A public quarantine due to an outbreak of influenza mushroomed into a major confrontation in Fremantle. When scabs (called "nationals") attempted to unload the Dimboola, which was carrying food and medical supplies, a picket sprang up mid-April as the lumpers refused to work with the non-union labour; thousands of people took part in demonstrations in late April and one march supporting the lumpers was led by 100 soldiers returning from war, armed with their revolvers.

On May 4th ("Bloody Sunday"), barricades sprang up; townspeople and maritime workers flocked to the wharves. The state's Premier was aboard a launch piloted by scabs which, when it reached Femantle with another launch, was pelted with scrap iron and stones thrown by protestors, including women and children.
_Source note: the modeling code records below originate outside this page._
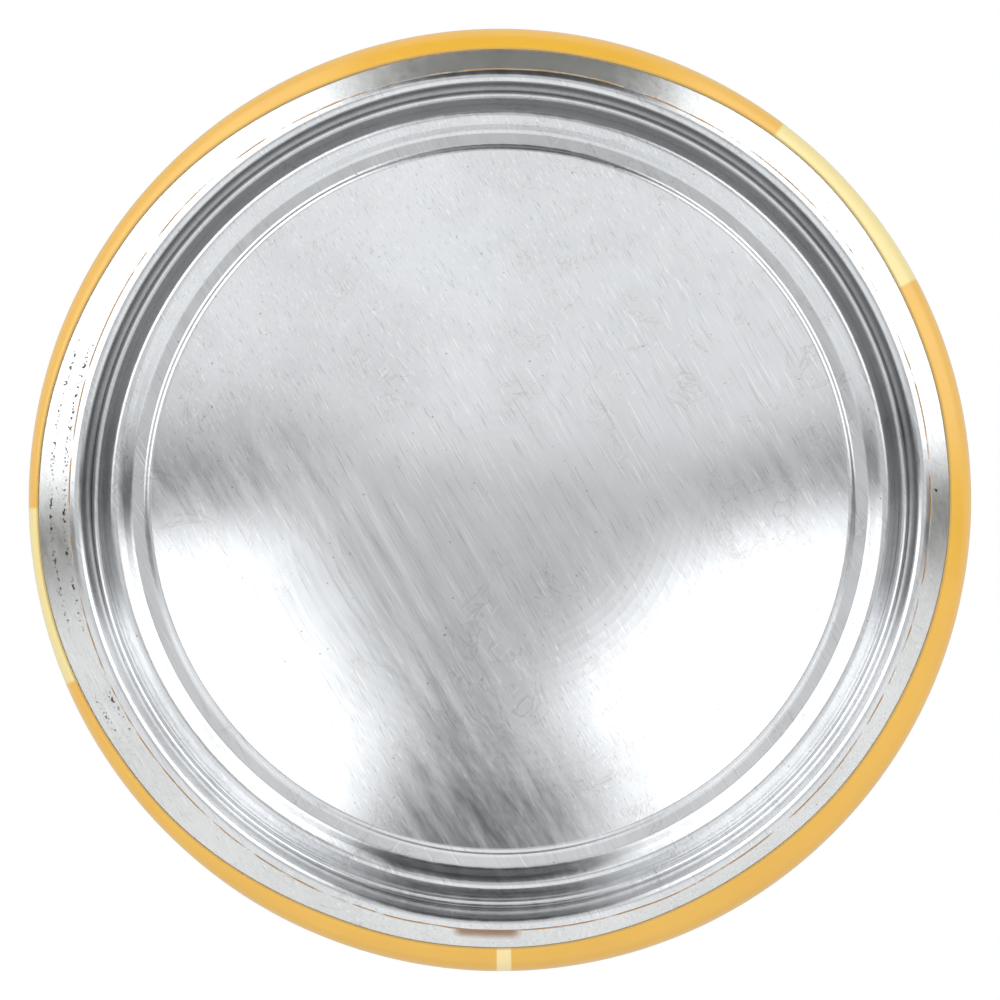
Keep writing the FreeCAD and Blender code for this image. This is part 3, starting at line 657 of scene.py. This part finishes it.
def film_ring(low, high, inner, outer, rows, columns=512):
    """A thin closed skin over the heel and wall between two edges given as functions of the angle.

    Its UV map holds the share of a full turn and the distance from the low edge in millimetres.
    """
    work = bmesh.new()
    layer = work.loops.layers.uv.new("film")
    skins = []
    for lift in (outer, inner):
        grid = []
        for j in range(columns):
            angle = 2 * math.pi * j / columns
            start, end = HEEL.where_radius(low(angle)), high(angle)
            line = []
            for share in rows:
                distance = start + (end - start) * share
                point, away = HEEL.read(distance)
                point = point + away * lift
                place = Vector((point.x * math.cos(angle), point.x * math.sin(angle), point.y)) * MM
                line.append((work.verts.new(place), distance - start))
            grid.append(line)
        skins.append(grid)
    outside, inside = skins
    for j in range(columns):
        k = (j + 1) % columns
        for skin in (outside, inside):
            for i in range(len(rows) - 1):
                quad = [skin[j][i], skin[k][i], skin[k][i + 1], skin[j][i + 1]]
                add_quad(work, layer, quad, j, columns)
        for i in (0, len(rows) - 1):
            add_quad(work, layer, [outside[j][i], outside[k][i], inside[k][i], inside[j][i]], j, columns)
    mesh = bpy.data.meshes.new("film")
    bmesh.ops.recalc_face_normals(work, faces=work.faces)
    work.to_mesh(mesh)
    work.free()
    return mesh


def add_quad(work, layer, quad, column, columns):
    face = work.faces.new([corner[0] for corner in quad])
    face.smooth = True
    for loop, (corner, share) in zip(face.loops, zip(quad, (0, 1, 1, 0))):
        loop[layer].uv = ((column + share) / columns, corner[1])


def make_sleeve():
    top = HEEL.length
    shares = [0.0, 0.002, 0.006, 0.01, 0.014, 0.018, 0.022, 0.026, 0.03, 0.034, 0.04, 0.05, 0.1, 0.3, 0.5,
              0.7, 0.9, 0.97, 0.99, 0.997, 1.0]
    mesh = film_ring(print_edge, lambda angle: top, 0.02, FILM_RADIUS - WALL_RADIUS - 0.01, shares, 384)
    new_piece("shrink_sleeve", mesh, "can", "sleeve_film", "shrink_sleeve", material=PRINT)
    margin = film_ring(cut_edge, lambda angle: HEEL.where_radius(print_edge(angle)) + 0.1, 0.01, 0.03,
                       [0, 0.01, 0.03, 0.06, 0.1, 0.2, 0.35, 0.5, 0.65, 0.8, 0.9, 1.0])
    new_piece("sleeve_clear_margin", margin, "can", "sleeve_film", material=CLEAR)


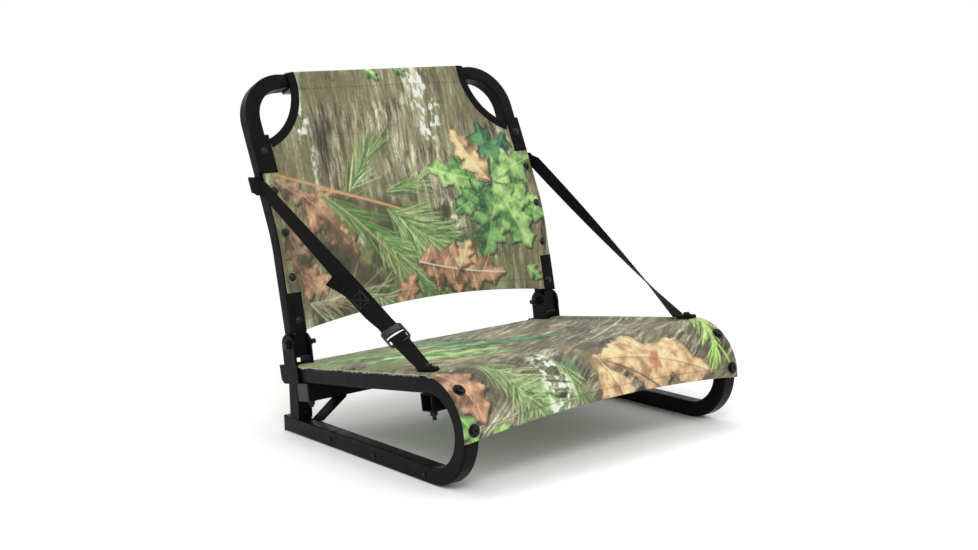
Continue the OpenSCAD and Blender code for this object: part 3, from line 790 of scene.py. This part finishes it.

A police force, numbering 80 men, confronted 300 lumpers; when the Premier's launch reached the wharf, mounted and foot police forced back crowds that had surged towards Horseshoe Bridge. Additional police appeared with rifles and fixed bayonets. As "Wharfies" recounts: "They charged into the crowd with butts and batons to cut off the rioters from the nationals erecting the barricades. The rioters now included some women and returned soldiers in uniform. There were claims that one returned soldier was bayoneted. The mounted police were being driven back by the attacking crowd which was now estimated to be between three and four thousand. The crowd was shouting at the nationals erecting the barricades and urging the police to lay down their arms. Several revolver shots were fired; their source was unclear, but they may have come from the crowds of lumpers and their supporters."

One lumper, Thomas Edwards, was fatally wounded. His funeral would be attended by five thousands people, led by WWF President Bill Renton who rode, head bandaged from an injury suffered in the fight with police, on a black horse. The state's entire transport system halted for three minutes to mark the moment.